Practically: use this passage as a six-part examination of conscience. Before Confession, ask: How have I walked? What have I spoken? What gain have I accepted? What bribes — not only financial — have I held onto? What narratives of bloodshed have I consumed? What have my eyes lingered upon? The reward — bread given, water sure — is the Eucharist itself, promised to those who come with clean hands.

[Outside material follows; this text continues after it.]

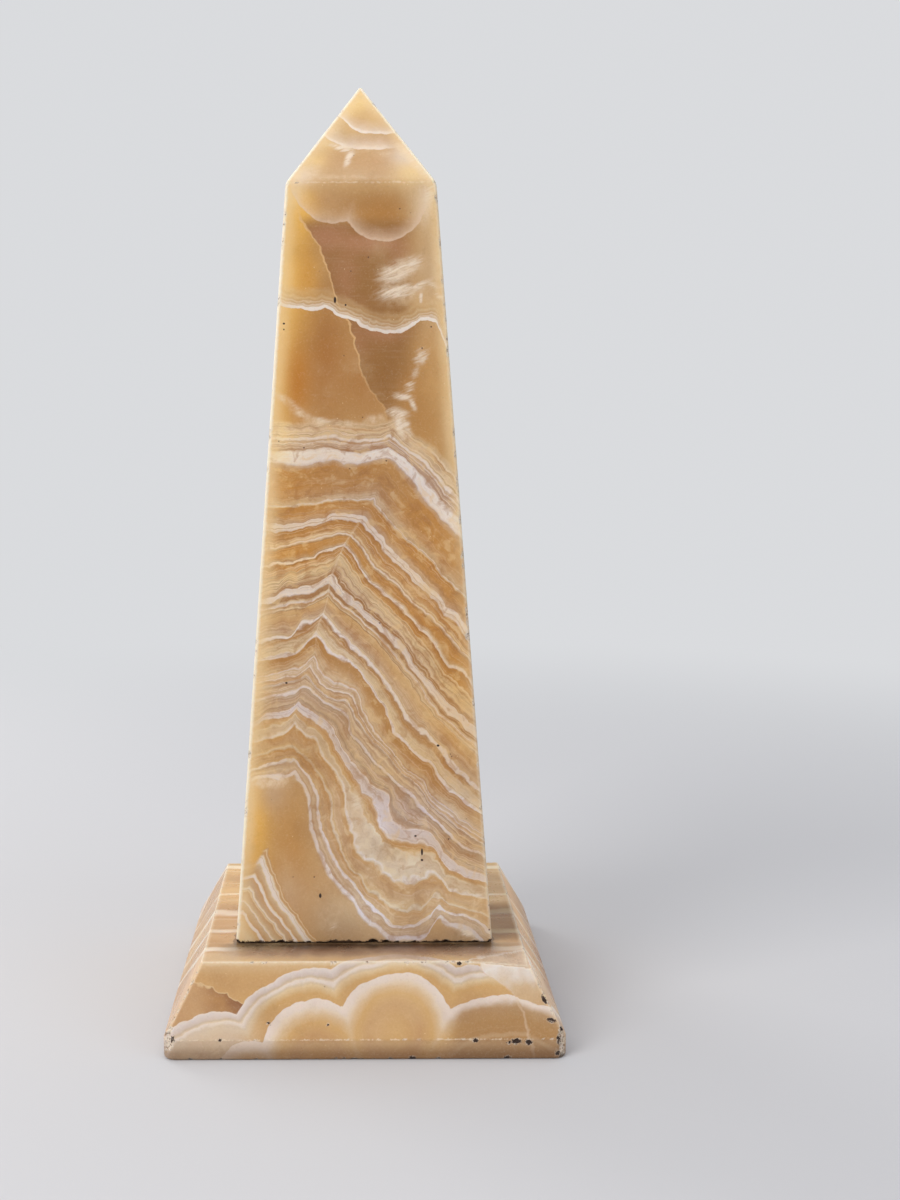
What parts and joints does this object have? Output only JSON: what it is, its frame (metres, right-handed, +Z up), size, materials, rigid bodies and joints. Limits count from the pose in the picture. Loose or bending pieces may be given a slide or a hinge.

Verse 16: "He will dwell on the heights"
The reward is expressed in spatial and material terms that are simultaneously literal and theological. "He will dwell on the heights" — the Hebrew mərômîm (high places) echoes the language of Zion theology, where God's mountain is the highest point of creation and the meeting place of heaven and earth. To dwell on high is to share in divine stability and security. "His refuge will be the fortresses of rocks" — the image evokes the desert landscape of Judah, where high rock fortresses offered impregnable safety. This is wisdom's promise: the righteousness that seems costly is in fact the only true security. "His bread will be given him; his water will be sure" — in a context of siege and famine (cf. vv. 1–9), this is a concrete promise of divine provision. God himself will supply the necessities of the one whose life is aligned with his holiness. Typologically, this anticipates the Eucharistic bread and the water of Baptism — the provision Christ makes for those who dwell with him.